Von dieser Musik kam vor dem Umbau wegen des laut stampfenden Verbrenners nichts bei den Passagieren an. In seinem Schmotzer steckt deshalb jetzt kein Dieselmotor mehr, sondern ein kleines Elektrosystem mit 31,2 kWh Akkukapazität und 15 kW Motorleistung. Damit könnte der Zweitonner 37 km/h schnell fahren – wenn das erlaubt wäre. Stattdessen regelt der Anbieter bei 25 km/h ab. Und ermöglicht bei einem Verbrauch von etwas weniger als 30 kWh pro Stunde drei bis fünf Stunden Fahrzeit. Seine Höchstgeschwindigkeit erreicht er nach vier Sekunden.

Schmotzer Rekord mit Elektro-Umbau
Dieser Schmotzer Rekord muss nicht mehr arbeiten. Aber für den Spaß war sein Diesel zu laut. Jetzt fährt er mit Strom [Bildquelle: Electrified Classics]

Arbeitstier: Holder A12 mit Elektro-Umbau als Schneeschieber

Bei den Elektro-Traktoren geht es aber nicht nur um Hobby und Spielerei. Das beweist der zweite Umbau: Dem grünen Holder genügen 8 kW Motorleistung und 10,5 kWh Akkukapazität. Er wiegt kaum mehr als 800 Kilogramm und verbraucht rund 20 kWh pro 100 Kilometer, also so viel wie ein zügig bewegter kompakter Elektro-Pkw. Aber er lädt deutlich langsamer. Nicht, weil es nicht anders geht – Ladegeräte mit 11 oder 22 kW lassen sich problemlos installieren. Bei dem verbauten Akku ist das einfach nicht nötig. Über Nacht lädt er an der Schuko-Steckdose locker voll.

In seinem Arbeitsalltag schiebt der Holder Schnee oder transportiert Holz. Das funktioniert zwar problemlos mit dem alten Diesel – allerdings sind die Nachbarn des Besitzers genervt, wenn sich das antike Arbeitstier auf Drehzahl hustet, bevor der erste Hahn kräht. Der Einzylinder-Zweitakter fliegt deshalb aus dem Traktor. Ihn ersetzt jetzt ein Elektromotor. Der arbeite genauso problemlos und zuverlässig wie das Original, verspricht Gründer Andreas Greifelt im Gespräch mit mobility.talk.

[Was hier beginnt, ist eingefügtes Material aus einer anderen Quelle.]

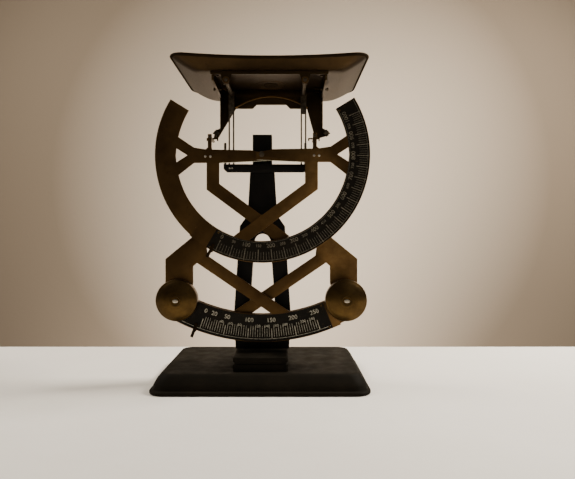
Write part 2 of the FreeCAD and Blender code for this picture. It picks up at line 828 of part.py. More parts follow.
def shoe_points(side):
    """The shoe at a leg's tip, from right to left: it rests on the load pin, between two lips."""
    right = f"{side} * shoe_middle + shoe_half"
    left = f"{side} * shoe_middle - shoe_half"
    top = "shoe_rise + shoe_wall"
    lip = "shoe_rise - shoe_lip"
    return [
        (right, top), (right, lip), (f"{right} - shoe_wall", lip), (f"{right} - shoe_wall", "shoe_rise"),
        (f"{left} + shoe_wall", "shoe_rise"), (f"{left} + shoe_wall", lip), (left, lip), (left, top),
        (f"{right} - leg_tip", top),
    ]


def make_carrier_plate():
    """The back plate under the pan: an apron with a raised notch, and two legs that end in shoes."""
    outline = [
        (across("leg_outer"), "pan_rise"),
        (across("leg_outer"), "leg_knee"),
        (across("ear_outer"), "ear_top"),
        (across("ear_outer"), "ear_bottom"),
        *shoe_points(1),
        (across("leg_inner"), "apron_bottom"),
        (across("apron_notch + apron_notch_rise"), "apron_bottom"),
        (across("apron_notch"), "apron_bottom + apron_notch_rise"),
        (across("0 - apron_notch"), "apron_bottom + apron_notch_rise"),
        (across("0 - apron_notch - apron_notch_rise"), "apron_bottom"),
        (across("0 - leg_inner"), "apron_bottom"),
        *shoe_points(-1),
        (across("0 - ear_outer"), "ear_bottom"),
        (across("0 - ear_outer"), "ear_top"),
        (across("0 - leg_outer"), "leg_knee"),
        (across("0 - leg_outer"), "pan_rise"),
    ]
    blank = plate("carrier_blank", outline, "plate_y - carrier_thickness / 2", "carrier_thickness")
    for side in (-1, 1):
        bore = rod(f"shaft_bore_{side + 1}", "shaft_radius", "tool_length", guide_x(side),
                   "plate_y - tool_reach", SHAFT_Z)
        blank = cut(f"carrier_bored_{side + 1}", blank, bore)
        bore = rod(f"leg_screw_bore_{side + 1}", "leg_screw_radius", "tool_length",
                   across(f"{side} * leg_screw_x"), "plate_y - tool_reach",
                   "fulcrum_height + leg_screw_rise")
        blank = cut(f"carrier_tapped_{side + 1}", blank, bore)
    return part(blank, "carrier_plate")


def make_front_bar():
    """The bar under the pan's front, with a pierced lug for each hanger shaft."""
    y = "0 - front_bar_y"
    under = "pan_rise - front_bar_height"
    bars = [plate("front_bar_strip", [
        (across("0 - front_bar_half"), under),
        (across("front_bar_half"), under),
        (across("front_bar_half"), "pan_rise"),
        (across("0 - front_bar_half"), "pan_rise"),
    ], y, "carrier_thickness")]
    for side in (-1, 1):
        middle = guide_x(side)
        low = "pan_rise - shaft_drop - shaft_radius * 2"
        bars.append(plate(f"front_lug_{side + 1}", [
            (f"{middle} - lug_width", f"{under} + lug_lap"),
            (f"{middle} - lug_tip", low),
            (f"{middle} + lug_tip", low),
            (f"{middle} + lug_width", f"{under} + lug_lap"),
        ], y, "carrier_thickness"))
    blank = fuse("front_bar_fused", bars)
    for side in (-1, 1):
        bore = rod(f"front_bore_{side + 1}", "shaft_radius", "tool_length", guide_x(side),
                   f"{y} - tool_start", SHAFT_Z)
        blank = cut(f"front_bar_bored_{side + 1}", blank, bore)
    return part(blank, "carrier_front_bar")


TAB_ROWS = ("0 - front_bar_y + carrier_thickness", "plate_y - carrier_thickness / 2 - tab_depth")


def tab_middle(side):
    """The middle of the tabs on one side bar, which the pan is screwed to."""
    return f"{side} * (side_bar_half - tab_width / 2)"


def make_side_bars():
    """The two edge-on bars that join the front bar to the back plate, with tabs for the pan's screws."""
    bars = []
    depth = "front_bar_y + plate_y - carrier_thickness * 1.5"
    for side in (-1, 1):
        web = block(f"side_web_{side + 1}", "carrier_thickness", depth, "side_bar_height",
                    across(f"{side} * side_bar_half"), TAB_ROWS[0],
                    "fulcrum_height + pan_rise - side_bar_height")
        pieces = [web]
        for row, y in enumerate(TAB_ROWS):
            pieces.append(block(f"side_tab_{side + 1}_{row}", "tab_width", "tab_depth",
                                "carrier_thickness", across(tab_middle(side)), y,
                                "fulcrum_height + pan_rise - carrier_thickness"))
        bar = fuse(f"side_bar_{side + 1}", pieces)
        for row, y in enumerate(TAB_ROWS):
            bore = rod(f"side_bore_{side + 1}_{row}", "pan_screw_radius", "tool_length",
                       across(tab_middle(side)), f"{y} + tab_depth / 2",
                       "fulcrum_height + pan_rise - tool_reach", RISING)
            bar = cut(f"side_bar_bored_{side + 1}_{row}", bar, bore)
        bore = rod(f"side_pin_bore_{side + 1}", "side_pin_radius", "tool_length",
                   across(f"{side} * (side_bar_half - tool_reach)"), "0 - side_pin_y",
                   "fulcrum_height + pan_rise - side_pin_drop", spin((0, 1, 0), 90 * side))
        bars.append(cut(f"side_bar_pierced_{side + 1}", bar, bore))
    return part(group("side_bar_pair", bars), "carrier_side_bars")


def make_shaft(tag, side):
    """A hanger shaft from the front bar to the back plate, and its link with a long slot."""
    x = guide_x(side)
    length = "front_bar_y + plate_y + carrier_thickness / 2 + 2 * shaft_end"
    part(rod(f"{tag}_shaft_rod", "shaft_radius", length, x, "0 - front_bar_y - shaft_end", SHAFT_Z),
         f"{tag}_hanger_shaft")
    width = "2 * (link_gap + link_wire)"
    rise = "pan_rise - shaft_drop + crossbar_top + crossbar_height / 2 + 2 * guide_pin_radius + link_end"
    outer = block(f"{tag}_link_blank", width, "link_thickness", rise, x, "0 - link_y",
                  f"{GUIDE_Z} - link_end")
    slot = block(f"{tag}_link_slot", "2 * link_gap", "tool_length", "link_slot", x,
                 "0 - link_y - tool_start", f"{GUIDE_Z} - guide_pin_radius - link_slack")
    bore = rod(f"{tag}_link_bore", "shaft_radius", "tool_length", x, "0 - link_y - tool_start", SHAFT_Z)
    part(cut(f"{tag}_link_bored", cut(f"{tag}_link_slotted", outer, slot), bore), f"{tag}_guide_link")


def make_shaft_nuts():
    """A ring nut on the front end of each hanger shaft."""
    nuts = []
    for side in (-1, 1):
        x = guide_x(side)
        ring = rod(f"shaft_nut_ring_{side + 1}", "shaft_nut_radius", "shaft_nut_thickness", x,
                   "0 - front_bar_y - shaft_nut_thickness", SHAFT_Z)
        bore = rod(f"shaft_nut_bore_{side + 1}", "shaft_radius", "tool_length", x,
                   "0 - front_bar_y - tool_reach", SHAFT_Z)
        nuts.append(cut(f"shaft_nut_{side + 1}", ring, bore))
    return part(group("shaft_nut_pair", nuts), "shaft_nuts")


def make_leg_screws():
    """A thumbscrew through the ear of each leg, just above its shoe."""
    screws = []
    z = "fulcrum_height + leg_screw_rise"
    face = "plate_y - carrier_thickness / 2"
    for side in (-1, 1):
        x = across(f"{side} * leg_screw_x")
        head = rod(f"leg_screw_head_{side + 1}", "leg_screw_head", "carrier_thickness", x,
                   f"{face} - carrier_thickness", z)
        shank = rod(f"leg_screw_shank_{side + 1}", "leg_screw_radius", "2 * carrier_thickness",
                    x, face, z)
        screws.append(fuse(f"leg_screw_{side + 1}", [head, shank]))
    return part(group("leg_screw_pair", screws), "leg_screws")


def make_side_pins():
    """A headed pin that stands out from each side bar."""
    pins = []
    z = "fulcrum_height + pan_rise - side_pin_drop"
    for side in (-1, 1):
        turn = spin((0, 1, 0), 90 * side)
        shank = rod(f"side_pin_shank_{side + 1}", "side_pin_radius",
                    "side_pin_reach - side_bar_half + side_pin_root",
                    across(f"{side} * (side_bar_half - side_pin_root)"), "0 - side_pin_y", z, turn)
        head = rod(f"side_pin_head_{side + 1}", "side_pin_head", "carrier_thickness",
                   across(f"{side} * (side_pin_reach - carrier_thickness)"), "0 - side_pin_y", z, turn)
        pins.append(fuse(f"side_pin_{side + 1}", [shank, head]))
    return part(group("side_pin_pair", pins), "side_pins")


def pan_plan(name, inset, lift):
    """The pan's outline seen from above: long sides that bow outwards, and rounded corners."""
    half_x = f"(pan_width / 2 - {inset})"
    half_y = f"(pan_depth / 2 - pan_bow - {inset})"
    radius = f"(pan_corner - {inset})"
    share = "(1 - cos(45 * 1 deg))"
    points = []
    arcs = []
    for x, y in ((1, 1), (-1, 1), (-1, -1), (1, -1)):
        on_end = (f"{x} * {half_x}", f"{y} * ({half_y} - {radius})")
        on_side = (f"{x} * ({half_x} - {radius})", f"{y} * {half_y}")
        bend = (f"{x} * ({half_x} - {radius} * {share})", f"{y} * ({half_y} - {radius} * {share})")
        first = len(points)
        arcs.append((first, *bend))
        if x * y > 0:
            points += [on_end, on_side]
            arcs.append((first + 1, "0", f"{y} * ({half_y} + pan_bow)"))
        else:
            points += [on_side, on_end]
    sketch = draw(doc.addObject("Sketcher::SketchObject", f"{name}_outline"), points, arcs)
    place(sketch, across("0"), "pan_middle", f"fulcrum_height + pan_rise + {lift}", RISING)
    return extrude(f"{name}_plan", sketch, (0, 0, 1), "pan_end_height * 2")


def dish(name, lift, inset):
    """A solid with flared sides and rounded corners, lifted above the pan's underside."""
    wedge = bind(
        doc.addObject("Part::Wedge", f"{name}_flare"),
        Ymin="0", Ymax="pan_end_height",
        Xmin="0 - pan_floor_width / 2", Xmax="pan_floor_width / 2",
        Zmin="0 - pan_floor_depth / 2", Zmax="pan_floor_depth / 2",
        X2min="0 - pan_width / 2", X2max="pan_width / 2",
        Z2min="0 - (pan_depth + pan_bow) / 2", Z2max="(pan_depth + pan_bow) / 2",
    )
    place(wedge, across("0"), "pan_middle", f"fulcrum_height + pan_rise + {lift}", UPRIGHT)
    return common(name, wedge, pan_plan(name, inset, lift))


PAN_SCREWS = [(across(tab_middle(side)), f"{y} + tab_depth / 2") for side in (-1, 1) for y in TAB_ROWS]


def make_pan():
    """The sheet brass pan: a flat floor, flared sides, and a rim that rises towards both ends."""
    end = "pan_width / 2"
    keep = plate("pan_trim", [
        (across(f"0 - {end}"), "pan_rise"), (across(end), "pan_rise"),
        (across(end), "pan_rise + pan_end_height"), (across(f"0 - {end}"), "pan_rise + pan_end_height"),
    ], "pan_middle - pan_depth / 2", "pan_depth", arcs=[(2, across("0"), "pan_rise + pan_side_height")])
    outside = common("pan_trimmed", dish("pan_outside", "0", "0"), keep)
    tray = cut("pan_tray", outside, dish("pan_inside", "pan_floor", "pan_floor"))
    for index, (x, y) in enumerate(PAN_SCREWS):
        hole = rod(f"pan_hole_{index}", "pan_screw_head", "tool_length", x, y,
                   "fulcrum_height + pan_rise - tool_reach", RISING)
        tray = cut(f"pan_holed_{index}", tray, hole)
    return part(tray, "pan")


def make_pan_screws():
    """Four screws with flat heads, flush with the pan's floor, that hold the pan to the side bars."""
    screws = []
    top = "fulcrum_height + pan_rise"
    for index, (x, y) in enumerate(PAN_SCREWS):
        head = rod(f"pan_screw_head_{index}", "pan_screw_head", "pan_floor", x, y, top, RISING)
        shank = rod(f"pan_screw_shank_{index}", "pan_screw_radius", "pan_screw_length", x, y,
                    f"{top} - pan_screw_length", RISING)
        screws.append(fuse(f"pan_screw_{index}", [head, shank]))
    return part(group("pan_screw_set", screws), "pan_screws")


def build():
    fill_sheet()
    make_base()
    make_foot()
    make_column()
    make_foot_screws()
    make_crossbar()
    make_stop_pegs()
    make_guide_pins()
    make_axle()
    make_lever_plate("scale_lever_plate", 1, "0 - front_plate_y")
    make_lever_plate("plain_lever_plate", -1, "0 - rear_plate_y")
    make_scale_faces()
    make_weight("left_weight", -1, "front_plate_y")
    make_weight("right_weight", 1, "rear_plate_y")
    make_load_bracket("right", 1, "front_plate_y")
    make_load_bracket("left", -1, "rear_plate_y")
    make_pointer("upper_pointer", "0 - pointer_angle", "arc_outer", "pointer_reach")
    make_pointer("lower_pointer", "0 - low_pointer_angle", "low_arc_outer", "pointer_reach")
    make_carrier_plate()
    make_front_bar()
    make_side_bars()
    make_shaft("left", -1)
    make_shaft("right", 1)
    make_shaft_nuts()
    make_leg_screws()
    make_side_pins()
    make_pan()
    make_pan_screws()
    doc.recompute()


def check_and_export():
    for item in doc.Objects:
        if "Invalid" in item.State or "Error" in item.State:
            raise RuntimeError(f"{item.Name} failed: {item.State}")
    os.makedirs("parts", exist_ok=True)
    for item in finished:
        if item.Shape.isNull() or not item.Shape.isValid():
            raise RuntimeError(f"{item.Label} has no valid shape")
    for item in finished:
        item.Shape.exportStep(f"parts/{item.Label}.step")
        box = item.Shape.BoundBox
        print(f"{item.Label}: {len(item.Shape.Solids)} solid(s), {item.Shape.Volume:.0f} mm3, "
              f"z {box.ZMin:.1f} to {box.ZMax:.1f}")


build()
check_and_export()
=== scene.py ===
"""The looks of a bilateral letter scale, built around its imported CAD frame, in metres."""

import json
import math

import bmesh
import bpy
from mathutils import Matrix, Vector

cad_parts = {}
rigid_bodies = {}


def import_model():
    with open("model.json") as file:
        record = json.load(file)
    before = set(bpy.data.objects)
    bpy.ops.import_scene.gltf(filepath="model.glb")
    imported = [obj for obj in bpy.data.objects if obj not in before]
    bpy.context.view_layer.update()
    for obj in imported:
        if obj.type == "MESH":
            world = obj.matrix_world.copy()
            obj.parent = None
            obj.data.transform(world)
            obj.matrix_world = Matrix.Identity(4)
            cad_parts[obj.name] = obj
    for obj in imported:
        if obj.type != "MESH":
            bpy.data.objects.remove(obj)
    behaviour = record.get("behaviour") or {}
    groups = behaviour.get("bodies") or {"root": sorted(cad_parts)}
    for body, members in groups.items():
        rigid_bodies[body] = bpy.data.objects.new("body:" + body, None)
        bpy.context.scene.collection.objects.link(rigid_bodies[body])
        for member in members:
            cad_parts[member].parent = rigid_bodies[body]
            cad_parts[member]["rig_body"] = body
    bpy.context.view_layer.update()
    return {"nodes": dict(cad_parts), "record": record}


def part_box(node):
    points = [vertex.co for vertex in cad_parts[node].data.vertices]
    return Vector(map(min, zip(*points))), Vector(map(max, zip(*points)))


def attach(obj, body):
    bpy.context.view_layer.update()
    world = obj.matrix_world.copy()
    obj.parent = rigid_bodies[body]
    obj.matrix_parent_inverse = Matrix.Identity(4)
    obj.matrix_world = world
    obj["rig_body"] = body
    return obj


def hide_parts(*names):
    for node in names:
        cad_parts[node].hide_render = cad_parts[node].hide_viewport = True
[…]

Nach dem Umbau steckt die neue Elektrotechnik dort, wo der Verbrenner Platz macht. Die Systeme unterscheiden sich deutlich von dem, was in modernen Elektroautos steckt. Electrified Classics verzichtet bewusst auf Hochvoltsysteme mit 400 oder 800 Volt Spannung. „Aus Sicherheitsgründen“, erklärt Greifelt. „Mit 48 Volt kann jeder Retter umgehen. Und man kann zur Not selbst daran schrauben.“ Dafür nehmen die Hersteller hohe Kabelquerschnitte in Kauf. Damit das Gewicht niedrig bleibt, setzen sie auf Aluminium.

Schmotzer Rekord und Holder A12 mit Elektro-Umbau
Die ersten Traktoren mit Elektro-Kennzeichen in Deutschland: Die Landmaschinen tauschen Diesel gegen Strom [Bildquelle: Electrified Classics]

Internationales Interesse an Elektro-Umbauten

Der Großteil des Geschäfts machen bei Electrified Classics die Boote aus. Aber die Firma verzeichnet einen Anstieg der Anfragen für Traktoren – besonders für die Typen, die bereits ein E-Kennzeichen tragen. Das Material für die Umrüstung kostet je nach Spezifikation mindestens 15.000 Euro. Hinzu kommen die Arbeitskosten. Für die Summe gibt es bereits fertige Elektro-Pkw. Aber das sind dann keine Einzelanfertigungen. Und für den Acker sind sie erst recht nicht gemacht.

Die Idee der elektrisch angetriebenen Traktoren findet in Zeiten teurer Kraftstoffe international Anklang. Greifelt deutet an, dass aus mehreren Ländern konkrete Anfragen zu den Umrüstsets kommen. Möglicherweise starte deshalb bald eine Kleinserienproduktion.